IITs were provided with all the resources possible.
They were allotted large amounts of land and hence had huge campuses with all the amenities required inside the campus. Inside the campus, an IITian is hence insulated from the harsh conditions of the outside world. Therefore, IITians are isolated from the world. This also reduces the amount of space they are privy to by restricting their whole life, for four years, to the college campus. Not just space but also the activities and the people IITians interact with on a daily basis are severely limited. Thus, life at IITs is monotonous.
IITians are a valuable resource of our country.
They are supposed to create a better infrastructure, a better economy and thus quicken the development of the country. This is why the Government gives out a lot of subsidies and scholarships to IITians. Thanks to these subsidies and other amenities, IITians are disconnected from the plight of the outer world. Further, the technical education makes it more difficult to find an application in daily life. Therefore, IITians develop apathy towards the normal people outside and dwell in their esoteric groups.
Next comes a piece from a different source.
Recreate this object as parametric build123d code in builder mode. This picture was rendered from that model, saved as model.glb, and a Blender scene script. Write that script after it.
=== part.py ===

After months of pondering, I have come to the conclusion, the aforementioned consequences of studying in IIT clashed with my very nature. I wanted to preserve my individual identity and did not appreciate being trapped in a college campus for four years with little or no connection to happening of the outside world. Law was, therefore, a calculated choice. It is a profession where the individual skill is of greater importance than the choice of institution. It also requires one to be privy to the major developments in the outside world. Law has a subject matter that constantly changing, it is always new. Further, Law pervades the lives of everyone, unlike engineering which is limited to a specialized group. An ordinary lawyer is, therefore, most connected to the lives of common people than an ordinary Engineer. It was, therefore, the part of me which wanted to be much more relevant to people which made me leave IIT and choose Law.